Drill 1: The “What If?” Structural Break (Best for Web Dev & Software Tutorials)
- Follow a video tutorial to build a specific layout, component, or staging pipeline.
- Once it is fully functional and matches the instructor’s version, deliberately break it.
- Force yourself to introduce a structural change the instructor didn’t cover.
- What happens if I try to migrate this database using a completely different folder structure?
- How does this design layout collapse if I change the core container constraints?
- Spend 15 minutes fixing the bugs your changes caused. Learning how to fix a broken system teaches you ten times more than building a perfect one on the first try.
Drill 2: The Silent Code-Along (Best for Advanced Concepts)
- Find a tutorial covering a workflow you have a baseline understanding of.
- Mute the video entirely. Turn off the audio and captions.
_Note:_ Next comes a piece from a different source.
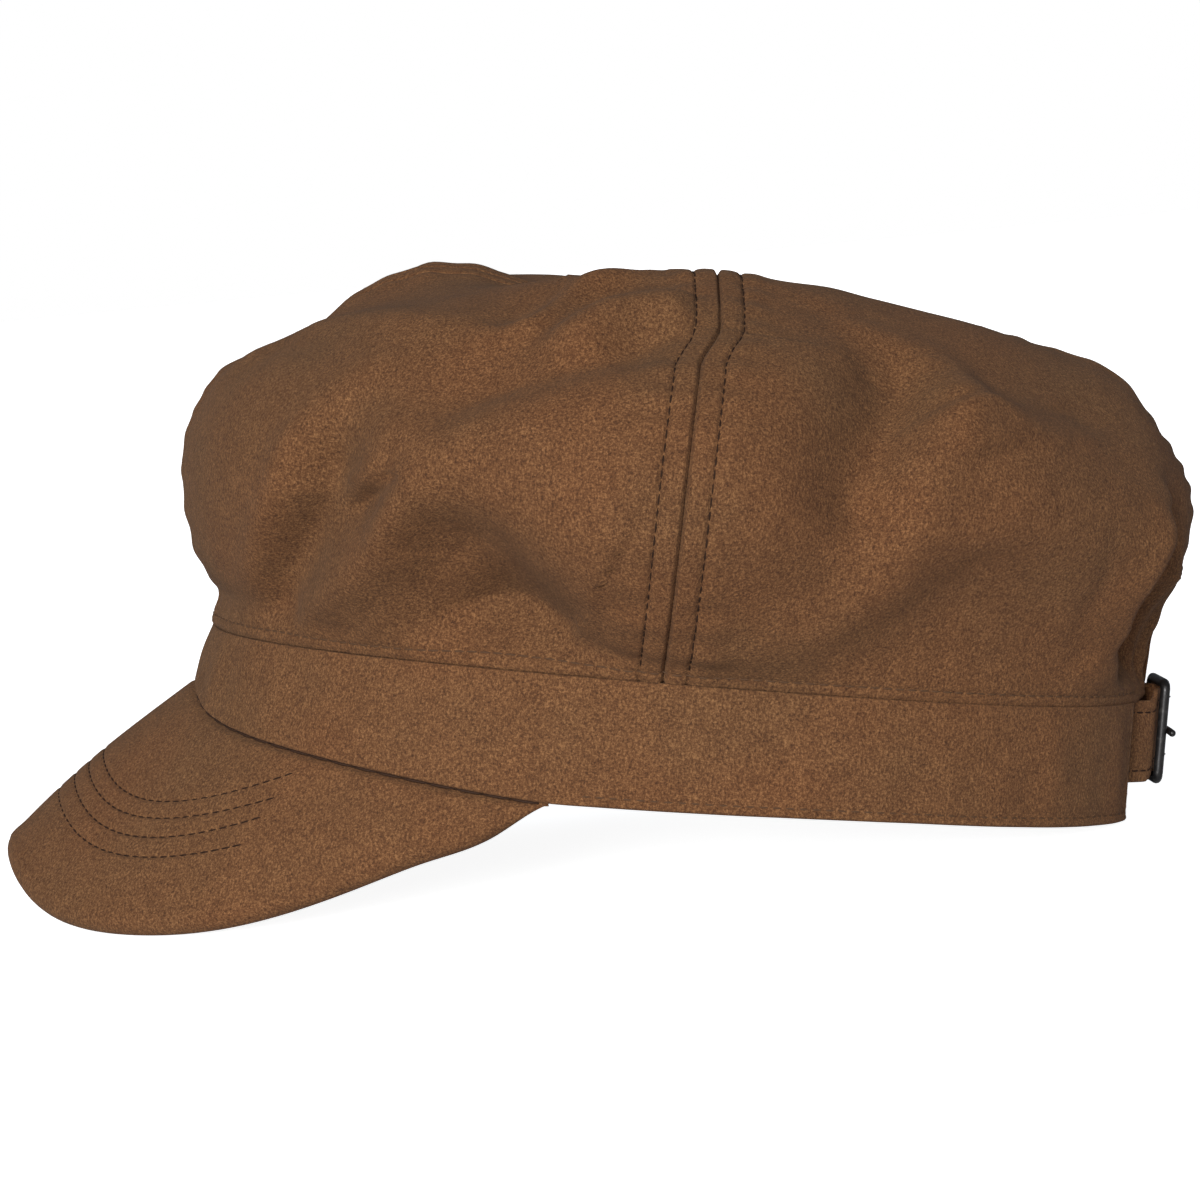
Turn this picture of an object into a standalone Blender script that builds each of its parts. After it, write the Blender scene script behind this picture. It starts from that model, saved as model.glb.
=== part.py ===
"""A four-panel newsboy cap in wool melton, built as the separate pieces it is sewn from.

Metres, +Z up. The origin is the centre of the head opening, in the plane of the band's lower edge.
The visor points along -Y and the wearer's left is +X.

Positions round the head are a turn, in degrees: 0 at the front, 90 at the wearer's left, 180 at
the back. An inset is a depth below the outer face of the band or the crown.
"""

from math import asin, cos, degrees, hypot, pi, radians, sin

import bmesh
import bpy
from mathutils import Vector

MM = 0.001
GAP = 0.3 * MM

# The head opening and the band round it
HALF_WIDTH = 84.5 * MM
HALF_LENGTH = 103.0 * MM
BAND_HEIGHT = 27.5 * MM
FRONT_FLARE = 4.5 * MM
WOOL = 1.6 * MM
FRONT_RISE = 9.5 * MM
BAND_COLUMNS = 60
LAYER_COLUMNS = 48

# Depths of the layers behind the band's outer face
STIFFENER_INSET = 2.0 * MM
STIFFENER_THICK = 1.0 * MM
SWEATBAND_INSET = 3.4 * MM
SWEATBAND_THICK = 1.2 * MM
LABEL_INSET = SWEATBAND_INSET + SWEATBAND_THICK + GAP
LABEL_THICK = 0.5 * MM
LABEL_TURNS = (134, 150)
LABEL_HEIGHTS = (6 * MM, 24 * MM)
INNER_EDGE = 0.6 * MM

# The crown
CROWN_BASE = BAND_HEIGHT + GAP
WIDEST_HEIGHT = 66.0 * MM
CROWN_HEIGHT = 113.5 * MM
SIDE_OVERHANG = 20.0 * MM
END_OVERHANG = 8.0 * MM
PANEL_PUFF = 0.018
TOP_SAG = 14.0 * MM
SIDE_RISE = 5.0 * MM
SAG_SHARE = 0.6
LOWER_SHARE = 0.26
CROWN_EYE = 2.2 * MM
LINING_EYE = 1.2 * MM
LINING_INSET = 4.0 * MM
LINING_THICK = 0.6 * MM

# The visor
VISOR_HALF_TURN = 77.0
VISOR_TIP_SHARE = 0.97
VISOR_HALF_WIDTH = 84.0 * MM
VISOR_CENTRE = -24.0 * MM
VISOR_REACH = 119.0 * MM
VISOR_FRONT_DROP = 26.3 * MM
VISOR_SIDE_DROP = 20.4 * MM
VISOR_BULGE = 2.4 * MM
COVER_THICK = 1.4 * MM
BOARD_THICK = 1.8 * MM
BOARD_MARGIN = 0.06
UNDER_MARGIN = 0.012
VISOR_GAP = 0.5 * MM

# The back strap and its buckle
STRAP_WIDTH = 18.0 * MM
STRAP_THICK = 1.2 * MM
STRAP_HEIGHT = 18.3 * MM
STRAP_LIFT = 2.2 * MM
LIFT_REACH = 11.0 * MM
LIFT_RAMP = 5.0 * MM
BACK_GAP = 20.0 * MM
STRAP_ROOT = 34.0 * MM
TAIL_END = 46.0 * MM
TAIL_TAPER = 5.0 * MM
TAIL_TIP_SHARE = 0.35
TAIL_REST = -BACK_GAP - 4.0 * MM
LOOP_START = -27.0 * MM
LOOP_LENGTH = 8.0 * MM
LOOP_THICK = 1.0 * MM
LAYER_DEPTH = WOOL + GAP + STRAP_THICK / 2
WIRE = 1.1 * MM
PRONG_WIRE = 0.8 * MM
HEEL_X = -7.0 * MM
HEEL_DEPTH = 3.1 * MM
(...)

- Watch the creator build the project or write the commands. Based purely on the visual architecture and the code appearing on screen, write down your own commentary: Why did they choose that specific command? Why did they restructure that asset at that exact moment?
- Unmute the video and check your commentary against the instructor’s actual explanation. If your reasoning mismatched theirs, figure out what mental model you were lacking.
Drill 3: The Micro-Quiz Synthesis (Best for Conceptual Video Series)
- After completing a dense, conceptual chapter in a video course, open your note-taking tool (like Obsidian or Notion).
- Write down 3 high-yield, scenario-based questions that the video answered.
- Bad Question: “What does this command do?”
- Good Question: “If my staging site is completely desynced from my live environment, what are the three steps to safely pull down the production assets without breaking local changes?”
- A week later, open those questions and try to answer them from memory before allowing yourself to re-watch any part of the course playlist.
The Video Learner’s Rule: Consumption is passive; production is active. Your progress isn’t measured by how many hours of video you’ve watched, but by how many times you closed the tab, faced a blank screen, and successfully figured it out on your own.